Your task: Would you return all of this data exactly, leaving nothing out?

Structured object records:
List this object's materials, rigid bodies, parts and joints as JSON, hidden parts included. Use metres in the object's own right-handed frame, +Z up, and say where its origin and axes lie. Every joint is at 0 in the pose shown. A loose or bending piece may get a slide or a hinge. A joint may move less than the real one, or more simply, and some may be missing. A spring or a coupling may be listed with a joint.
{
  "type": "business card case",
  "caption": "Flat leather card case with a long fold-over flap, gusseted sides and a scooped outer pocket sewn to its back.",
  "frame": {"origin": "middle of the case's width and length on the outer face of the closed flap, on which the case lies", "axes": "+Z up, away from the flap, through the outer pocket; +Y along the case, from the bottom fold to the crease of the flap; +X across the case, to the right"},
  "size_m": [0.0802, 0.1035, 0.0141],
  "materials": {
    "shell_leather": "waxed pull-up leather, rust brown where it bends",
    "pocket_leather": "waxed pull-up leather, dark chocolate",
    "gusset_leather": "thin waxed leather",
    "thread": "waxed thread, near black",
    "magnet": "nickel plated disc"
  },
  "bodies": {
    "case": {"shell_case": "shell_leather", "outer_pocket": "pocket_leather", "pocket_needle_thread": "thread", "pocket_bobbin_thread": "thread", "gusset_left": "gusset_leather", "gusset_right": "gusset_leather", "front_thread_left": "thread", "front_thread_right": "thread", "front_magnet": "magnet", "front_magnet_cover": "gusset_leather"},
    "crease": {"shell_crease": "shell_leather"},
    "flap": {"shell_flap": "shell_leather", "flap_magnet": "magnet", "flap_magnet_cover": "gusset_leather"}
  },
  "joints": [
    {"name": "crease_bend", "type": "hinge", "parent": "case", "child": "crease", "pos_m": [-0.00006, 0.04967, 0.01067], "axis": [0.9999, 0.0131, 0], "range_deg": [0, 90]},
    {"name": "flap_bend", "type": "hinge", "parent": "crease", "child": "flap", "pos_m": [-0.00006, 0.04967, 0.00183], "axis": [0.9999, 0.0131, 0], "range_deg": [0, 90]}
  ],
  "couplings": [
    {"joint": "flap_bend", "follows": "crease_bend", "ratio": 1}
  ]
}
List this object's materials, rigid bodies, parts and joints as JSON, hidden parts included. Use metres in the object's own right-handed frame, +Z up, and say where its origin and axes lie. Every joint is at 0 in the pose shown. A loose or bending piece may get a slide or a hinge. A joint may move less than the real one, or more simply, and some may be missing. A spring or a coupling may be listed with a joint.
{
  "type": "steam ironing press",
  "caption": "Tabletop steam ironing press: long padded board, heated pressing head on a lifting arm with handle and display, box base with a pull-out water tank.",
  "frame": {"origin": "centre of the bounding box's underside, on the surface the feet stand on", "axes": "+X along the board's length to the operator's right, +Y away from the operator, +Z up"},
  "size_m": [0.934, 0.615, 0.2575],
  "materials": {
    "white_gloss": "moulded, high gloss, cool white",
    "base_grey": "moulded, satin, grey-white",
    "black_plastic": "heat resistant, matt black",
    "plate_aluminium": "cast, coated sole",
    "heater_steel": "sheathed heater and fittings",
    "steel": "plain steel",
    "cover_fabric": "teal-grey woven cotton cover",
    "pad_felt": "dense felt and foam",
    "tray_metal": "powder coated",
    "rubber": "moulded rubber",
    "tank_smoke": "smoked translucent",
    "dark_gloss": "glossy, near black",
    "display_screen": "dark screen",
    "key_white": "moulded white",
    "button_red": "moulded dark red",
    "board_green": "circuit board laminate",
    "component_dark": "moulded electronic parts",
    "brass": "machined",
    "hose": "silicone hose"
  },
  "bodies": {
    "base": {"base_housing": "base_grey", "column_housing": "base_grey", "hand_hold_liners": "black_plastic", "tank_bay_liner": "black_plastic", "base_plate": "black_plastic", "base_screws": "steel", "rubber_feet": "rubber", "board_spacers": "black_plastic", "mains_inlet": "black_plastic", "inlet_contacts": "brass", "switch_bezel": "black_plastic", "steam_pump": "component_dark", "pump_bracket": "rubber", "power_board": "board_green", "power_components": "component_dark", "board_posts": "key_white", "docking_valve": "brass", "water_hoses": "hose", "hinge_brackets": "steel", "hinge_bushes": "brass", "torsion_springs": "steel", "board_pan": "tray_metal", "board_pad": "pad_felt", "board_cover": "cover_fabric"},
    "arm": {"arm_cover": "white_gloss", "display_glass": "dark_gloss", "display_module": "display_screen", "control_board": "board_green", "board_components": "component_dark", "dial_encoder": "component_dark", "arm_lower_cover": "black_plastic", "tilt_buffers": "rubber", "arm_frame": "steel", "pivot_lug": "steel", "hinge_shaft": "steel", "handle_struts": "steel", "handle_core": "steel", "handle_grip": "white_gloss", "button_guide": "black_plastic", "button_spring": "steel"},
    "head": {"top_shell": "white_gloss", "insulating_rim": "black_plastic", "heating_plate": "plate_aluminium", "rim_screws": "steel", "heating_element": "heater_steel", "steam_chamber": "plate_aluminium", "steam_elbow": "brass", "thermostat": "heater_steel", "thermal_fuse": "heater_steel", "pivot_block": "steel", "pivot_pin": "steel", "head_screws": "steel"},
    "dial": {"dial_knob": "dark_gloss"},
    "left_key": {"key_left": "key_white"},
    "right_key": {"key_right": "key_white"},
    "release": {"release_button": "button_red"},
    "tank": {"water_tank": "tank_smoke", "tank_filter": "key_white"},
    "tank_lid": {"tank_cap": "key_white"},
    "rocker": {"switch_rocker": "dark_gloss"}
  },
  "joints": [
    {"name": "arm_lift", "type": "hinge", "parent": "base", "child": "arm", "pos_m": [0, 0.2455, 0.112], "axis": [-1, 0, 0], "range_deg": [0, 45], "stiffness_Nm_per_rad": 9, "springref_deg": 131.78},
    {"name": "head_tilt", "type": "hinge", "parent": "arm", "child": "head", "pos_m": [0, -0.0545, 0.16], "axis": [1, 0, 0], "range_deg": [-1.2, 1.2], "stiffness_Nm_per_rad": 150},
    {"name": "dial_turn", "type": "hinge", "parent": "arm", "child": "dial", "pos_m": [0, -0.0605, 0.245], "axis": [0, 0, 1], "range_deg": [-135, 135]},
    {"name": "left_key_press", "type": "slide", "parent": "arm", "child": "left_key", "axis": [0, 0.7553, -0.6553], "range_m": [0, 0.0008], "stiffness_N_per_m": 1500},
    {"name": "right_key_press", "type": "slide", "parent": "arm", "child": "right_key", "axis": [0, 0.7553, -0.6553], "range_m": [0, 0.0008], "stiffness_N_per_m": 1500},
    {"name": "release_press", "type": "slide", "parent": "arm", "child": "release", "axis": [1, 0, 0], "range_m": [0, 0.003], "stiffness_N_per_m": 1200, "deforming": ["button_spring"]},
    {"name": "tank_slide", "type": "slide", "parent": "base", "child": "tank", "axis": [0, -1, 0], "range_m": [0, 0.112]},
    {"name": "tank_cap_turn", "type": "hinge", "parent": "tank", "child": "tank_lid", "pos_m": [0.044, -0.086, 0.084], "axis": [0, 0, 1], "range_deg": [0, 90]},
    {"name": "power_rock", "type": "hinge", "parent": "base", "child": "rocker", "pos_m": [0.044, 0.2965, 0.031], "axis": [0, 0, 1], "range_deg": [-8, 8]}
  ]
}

Task result:
List this object's materials, rigid bodies, parts and joints as JSON, hidden parts included. Use metres in the object's own right-handed frame, +Z up, and say where its origin and axes lie. Every joint is at 0 in the pose shown. A loose or bending piece may get a slide or a hinge. A joint may move less than the real one, or more simply, and some may be missing. A spring or a coupling may be listed with a joint.
{
  "type": "business card case",
  "caption": "Flat leather card case with a long fold-over flap, gusseted sides and a scooped outer pocket sewn to its back.",
  "frame": {"origin": "middle of the case's width and length on the outer face of the closed flap, on which the case lies", "axes": "+Z up, away from the flap, through the outer pocket; +Y along the case, from the bottom fold to the crease of the flap; +X across the case, to the right"},
  "size_m": [0.0802, 0.1035, 0.0141],
  "materials": {
    "shell_leather": "waxed pull-up leather, rust brown where it bends",
    "pocket_leather": "waxed pull-up leather, dark chocolate",
    "gusset_leather": "thin waxed leather",
    "thread": "waxed thread, near black",
    "magnet": "nickel plated disc"
  },
  "bodies": {
    "case": {"shell_case": "shell_leather", "outer_pocket": "pocket_leather", "pocket_needle_thread": "thread", "pocket_bobbin_thread": "thread", "gusset_left": "gusset_leather", "gusset_right": "gusset_leather", "front_thread_left": "thread", "front_thread_right": "thread", "front_magnet": "magnet", "front_magnet_cover": "gusset_leather"},
    "crease": {"shell_crease": "shell_leather"},
    "flap": {"shell_flap": "shell_leather", "flap_magnet": "magnet", "flap_magnet_cover": "gusset_leather"}
  },
  "joints": [
    {"name": "crease_bend", "type": "hinge", "parent": "case", "child": "crease", "pos_m": [-0.00006, 0.04967, 0.01067], "axis": [0.9999, 0.0131, 0], "range_deg": [0, 90]},
    {"name": "flap_bend", "type": "hinge", "parent": "crease", "child": "flap", "pos_m": [-0.00006, 0.04967, 0.00183], "axis": [0.9999, 0.0131, 0], "range_deg": [0, 90]}
  ],
  "couplings": [
    {"joint": "flap_bend", "follows": "crease_bend", "ratio": 1}
  ]
}
List this object's materials, rigid bodies, parts and joints as JSON, hidden parts included. Use metres in the object's own right-handed frame, +Z up, and say where its origin and axes lie. Every joint is at 0 in the pose shown. A loose or bending piece may get a slide or a hinge. A joint may move less than the real one, or more simply, and some may be missing. A spring or a coupling may be listed with a joint.
{
  "type": "steam ironing press",
  "caption": "Tabletop steam ironing press: long padded board, heated pressing head on a lifting arm with handle and display, box base with a pull-out water tank.",
  "frame": {"origin": "centre of the bounding box's underside, on the surface the feet stand on", "axes": "+X along the board's length to the operator's right, +Y away from the operator, +Z up"},
  "size_m": [0.934, 0.615, 0.2575],
  "materials": {
    "white_gloss": "moulded, high gloss, cool white",
    "base_grey": "moulded, satin, grey-white",
    "black_plastic": "heat resistant, matt black",
    "plate_aluminium": "cast, coated sole",
    "heater_steel": "sheathed heater and fittings",
    "steel": "plain steel",
    "cover_fabric": "teal-grey woven cotton cover",
    "pad_felt": "dense felt and foam",
    "tray_metal": "powder coated",
    "rubber": "moulded rubber",
    "tank_smoke": "smoked translucent",
    "dark_gloss": "glossy, near black",
    "display_screen": "dark screen",
    "key_white": "moulded white",
    "button_red": "moulded dark red",
    "board_green": "circuit board laminate",
    "component_dark": "moulded electronic parts",
    "brass": "machined",
    "hose": "silicone hose"
  },
  "bodies": {
    "base": {"base_housing": "base_grey", "column_housing": "base_grey", "hand_hold_liners": "black_plastic", "tank_bay_liner": "black_plastic", "base_plate": "black_plastic", "base_screws": "steel", "rubber_feet": "rubber", "board_spacers": "black_plastic", "mains_inlet": "black_plastic", "inlet_contacts": "brass", "switch_bezel": "black_plastic", "steam_pump": "component_dark", "pump_bracket": "rubber", "power_board": "board_green", "power_components": "component_dark", "board_posts": "key_white", "docking_valve": "brass", "water_hoses": "hose", "hinge_brackets": "steel", "hinge_bushes": "brass", "torsion_springs": "steel", "board_pan": "tray_metal", "board_pad": "pad_felt", "board_cover": "cover_fabric"},
    "arm": {"arm_cover": "white_gloss", "display_glass": "dark_gloss", "display_module": "display_screen", "control_board": "board_green", "board_components": "component_dark", "dial_encoder": "component_dark", "arm_lower_cover": "black_plastic", "tilt_buffers": "rubber", "arm_frame": "steel", "pivot_lug": "steel", "hinge_shaft": "steel", "handle_struts": "steel", "handle_core": "steel", "handle_grip": "white_gloss", "button_guide": "black_plastic", "button_spring": "steel"},
    "head": {"top_shell": "white_gloss", "insulating_rim": "black_plastic", "heating_plate": "plate_aluminium", "rim_screws": "steel", "heating_element": "heater_steel", "steam_chamber": "plate_aluminium", "steam_elbow": "brass", "thermostat": "heater_steel", "thermal_fuse": "heater_steel", "pivot_block": "steel", "pivot_pin": "steel", "head_screws": "steel"},
    "dial": {"dial_knob": "dark_gloss"},
    "left_key": {"key_left": "key_white"},
    "right_key": {"key_right": "key_white"},
    "release": {"release_button": "button_red"},
    "tank": {"water_tank": "tank_smoke", "tank_filter": "key_white"},
    "tank_lid": {"tank_cap": "key_white"},
    "rocker": {"switch_rocker": "dark_gloss"}
  },
  "joints": [
    {"name": "arm_lift", "type": "hinge", "parent": "base", "child": "arm", "pos_m": [0, 0.2455, 0.112], "axis": [-1, 0, 0], "range_deg": [0, 45], "stiffness_Nm_per_rad": 9, "springref_deg": 131.78},
    {"name": "head_tilt", "type": "hinge", "parent": "arm", "child": "head", "pos_m": [0, -0.0545, 0.16], "axis": [1, 0, 0], "range_deg": [-1.2, 1.2], "stiffness_Nm_per_rad": 150},
    {"name": "dial_turn", "type": "hinge", "parent": "arm", "child": "dial", "pos_m": [0, -0.0605, 0.245], "axis": [0, 0, 1], "range_deg": [-135, 135]},
    {"name": "left_key_press", "type": "slide", "parent": "arm", "child": "left_key", "axis": [0, 0.7553, -0.6553], "range_m": [0, 0.0008], "stiffness_N_per_m": 1500},
    {"name": "right_key_press", "type": "slide", "parent": "arm", "child": "right_key", "axis": [0, 0.7553, -0.6553], "range_m": [0, 0.0008], "stiffness_N_per_m": 1500},
    {"name": "release_press", "type": "slide", "parent": "arm", "child": "release", "axis": [1, 0, 0], "range_m": [0, 0.003], "stiffness_N_per_m": 1200, "deforming": ["button_spring"]},
    {"name": "tank_slide", "type": "slide", "parent": "base", "child": "tank", "axis": [0, -1, 0], "range_m": [0, 0.112]},
    {"name": "tank_cap_turn", "type": "hinge", "parent": "tank", "child": "tank_lid", "pos_m": [0.044, -0.086, 0.084], "axis": [0, 0, 1], "range_deg": [0, 90]},
    {"name": "power_rock", "type": "hinge", "parent": "base", "child": "rocker", "pos_m": [0.044, 0.2965, 0.031], "axis": [0, 0, 1], "range_deg": [-8, 8]}
  ]
}